Menurutnya, hal ini terjadi karena perusahaan telah berhasil melakukan efisiensi dengan menekan biaya pokok penjualan dan mengoptimalkan pendapatan lainnya yang signifikan. Hal inilah yang kemudian juga mendongkrak kinerja saham RALS. Meski jika dibandingkan dua saham peritel fesyen sebelumnya, kinerja saham RALS masih kerap berada di zona merah.
Pada penutupan perdagangan Kamis (28/4) saja, saham RALS ditutup pada harga Rp670, lebih rendah dibandingkan penutupan hari sebelumnya yang senilai Rp690 per lembar saham.

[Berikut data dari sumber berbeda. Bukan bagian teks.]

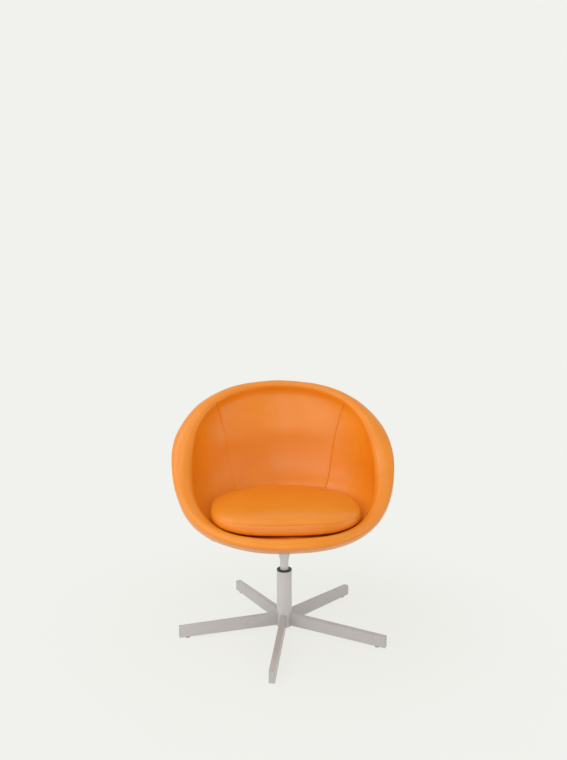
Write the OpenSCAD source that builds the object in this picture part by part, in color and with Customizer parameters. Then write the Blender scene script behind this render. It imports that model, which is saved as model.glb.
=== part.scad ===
// Pedestal swivel armchair: a padded tub shell on a gas lift and a five-bar star base.
// Millimetres, +Z up. The origin is on the floor, on the swivel axis. The seat faces -Y.

/* [Tub shell] */
// Width of the shell over the arms
shell_w = 746; // [680:1:800]
// Reach of the front lip from the swivel axis
shell_front = 304; // [285:1:330]
// Reach of the back from the swivel axis
shell_back = 345; // [325:1:370]
// How far behind the axis the shell is widest
widest_behind = 60; // [30:1:90]
// Height of the shell's flat underside above the floor
underside_h = 305; // [300:1:312]
// Height of the front lip's crest above the flat underside
lip_h = 97; // [93:1:107]
// Height of the back's crest above the flat underside
back_h = 501; // [455:1:555]
// Radius of the flat zone under the shell
flat_r = 125; // [120:1:135]
// Depth of the padded pan below the front lip's crest
pan_drop = 17; // [16:1:20]
// How far in front of the axis the middle of the pan lies
pan_ahead = 10; // [0:1:20]

/* [Shell edge] */
// Thickness of the padded edge at the arms
edge_side_t = 70; // [60:1:76]
// Thickness of the padded edge at the front lip
edge_front_t = 41; // [36:1:46]
// Thickness of the padded edge at the back
edge_back_t = 66; // [56:1:72]
// Rise of the arm edge from its outer line to its crest
edge_side_rise = 20; // [16:1:28]
// Rise of the front lip from its outer line to its crest
edge_front_rise = 24; // [20:1:28]
// Rise of the back edge from its outer line to its crest
edge_back_rise = 33; // [28:1:38]
// Drop of the arm edge from its crest to the inner wall
edge_side_drop = 36; // [28:1:44]
// Drop of the front lip from its crest to the pan
edge_front_drop = 14; // [11:1:15]
// Drop of the back edge from its crest to the inner wall
edge_back_drop = 33; // [28:1:40]

/* [Shell layers] */
// Thickness of the coated fabric cover
cover_t = 1.2; // [0.8:0.1:1.6]
// Thickness of the wadding outside the rigid tub
wadding_t = 5.7; // [4:0.1:7]
// Wall of the rigid moulded tub
tub_t = 6; // [5:0.5:8]
// Gap between neighbouring layers
layer_gap = 0.3; // [0.2:0.05:0.4]
// Gap between the rim of the tub and the foam over it
rim_gap = 1.3; // [1:0.1:2]
// Distance from a plate bolt's middle to the edge of the tub's hole
bolt_margin = 5.2; // [5:0.1:8]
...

Sementara sepekan setelah Lebaran, saham Ramayana kembali ditutup di zona merah, yakni Rp650 per saham.
“Tapi, kalau melihat kinerja keuangan perusahaan, saham RALS masih berpotensi memguat pada hari-hari kedepan. Apalagi kalau perusahaan dapat menjaga momentum pertumbuhan tetap positif,” tutur Nafan.
Dengan melihat kinerja keuangan dan saham ketiga peritel fesyen tersebut, ditambah dengan keyakinan konsumen dan mobilitas masyarakat yang kembali pulih, Nafan lantas mempertahankan peringkat overweight dan memberikan rekomendasi beli (buy) pada saham LPPF dan MAPI serta rekomendasi hold pada saham RALS.
Perlu diketahui, overweight saham sendiri adalah sebutan untuk kondisi saham yang diprediksikan akan mengalami kenaikan melebihi saham lainnya dari sektor yang sama. Sedangkan hold berarti saran untuk tidak melakukan aksi apapun terhadap saham tersebut.
“Untuk RALS ke depannya bisa semakin membaik, tergantung dengan perbaikan kinerja perusahaan juga,” lanjutnya.